On veut être avec quelqu’un de remarquable, en espérant que son aura ruisselle sur nous. Tout ça n’a rien à voir avec l’amour. On devient une simple marchandise. D’où la réplique de Lucy : « Je ne suis pas une marchandise, je suis une personne. » Quand on se voit comme une marchandise ou un objet, toute sa vie est tournée vers la quête de sa propre version améliorée. C’est là qu’arrivent le Botox ou la chirurgie esthétique.
On parle de relations comme d’acquisitions. On veut un gars qu’on peut afficher sur Instagram. Mais toute cette objectivation des êtres humains mène à de la déshumanisation, et toujours à une fin violente. On le voit avec le personnage de Sophie (Zoë Winters), cliente de Lucy, mais aussi dans un autre genre avec Harry (Pedro Pascal). On s’éloigne le plus possible de ce qui nous rend humain et c’est déchirant. Notre manière de nous considérer, de nous prendre en charge, voilà le « vilain » de mon film.
Que dit l’omniprésence des applications de rencontres de notre société ?

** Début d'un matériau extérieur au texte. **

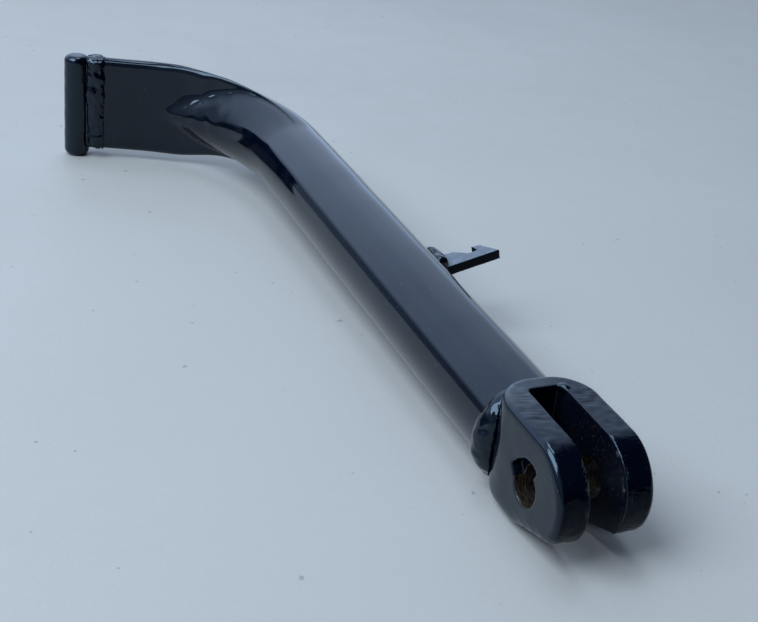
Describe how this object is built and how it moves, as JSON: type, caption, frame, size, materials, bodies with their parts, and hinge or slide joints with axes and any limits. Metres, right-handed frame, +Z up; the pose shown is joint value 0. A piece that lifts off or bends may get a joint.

Tomber amoureux c’est être frappé par la foudre. Et les applications, comme les agences matrimoniales, ne sont que des bouts de métal que l’on sortirait en plein orage. Si vous restez caché chez vous, les chances d’être frappé par la foudre sont moindres qu’en sortant avec des tiges métalliques. Mais le gros problème c’est que ces outils peuvent exclure des personnes pour lesquelles vous auriez pu ressentir quelque chose. Par exemple, vous pouvez choisir des critères d’âge, de taille ou de salaire… ou alors c’est l’algorithme qui le fait à votre place.
Avez-vous ressenti une forme de pression après le succès de Past Lives ?
Chaque film doit être le meilleur. On n’imagine pas des gens dire après un cinquième film raté : « c’est le cinquième film, pas le deuxième, donc ce n’est pas grave. » Le succès incroyable de Past Lives m’a surtout ouvert beaucoup de portes pour faire le deuxième film que je voulais. Ça m’a donné plus d’autorité et plus de ressources. Donc que des bonnes choses.